Von Disruption und Revolution ist oft die Rede, wenn wir ein wenig neidisch auf die Firmen rund um die amerikanische Westküste schauen. Mit großer Geschwindigkeit scheinen sie an uns vorbeizuziehen und sind für uns ständig präsent: Da gibt es die vielen Start-Ups, die keinen geringeren Anspruch haben, als Branche für Branche nach ihren Gesetzen zu erobern. Und große, etablierte Firmen wie Google dringen mittlerweile sogar tief in scheinbare konservative Lebensbereiche wie Gesundheit oder Autofahren vor.

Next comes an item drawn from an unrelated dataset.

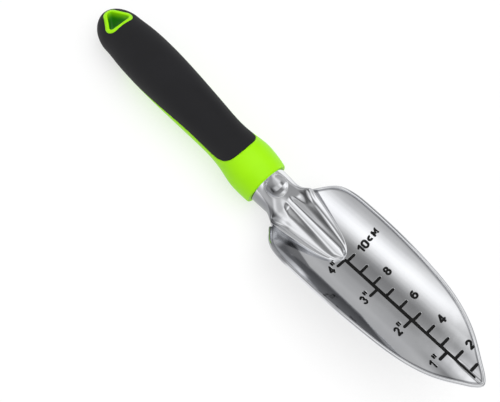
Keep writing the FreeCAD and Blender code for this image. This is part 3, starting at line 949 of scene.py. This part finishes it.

Doch dieser Fortschritt ist kein mystisches Hexenwerk, zu dem wir hier neidvoll heraufschauen müssen, sondern basiert zum Großteil auf Herangehensweisen, die in den Betrieben vom Schwarzwald bis an die Nordseeküste genauso Sinn ergeben und möglich sind wie unter der Sonne Kaliforniens. Das gilt zum Beispiel für so genannte “Objective and Key Results”, kurz OKR, denen ich mich in diesem Beitrag widmen möchte.
Grundpfeiler des Erfolgs – vom Start-Up bis zum Global Player
Hinter diesem Begriff versteckt sich eine Management-Methode, die in Deutschland bisher kaum beachtet wird, viele amerikanische Start-Ups und Grown-Ups aber seit Jahren vorantreibt. Die Liste der Erfolgsgeschichten ist lang und viele Verfechter gehen sogar soweit, dass sie darin einen tragenden Grundpfeiler im anhalten Erfolg von Google, Intel und vielen anderen sehen.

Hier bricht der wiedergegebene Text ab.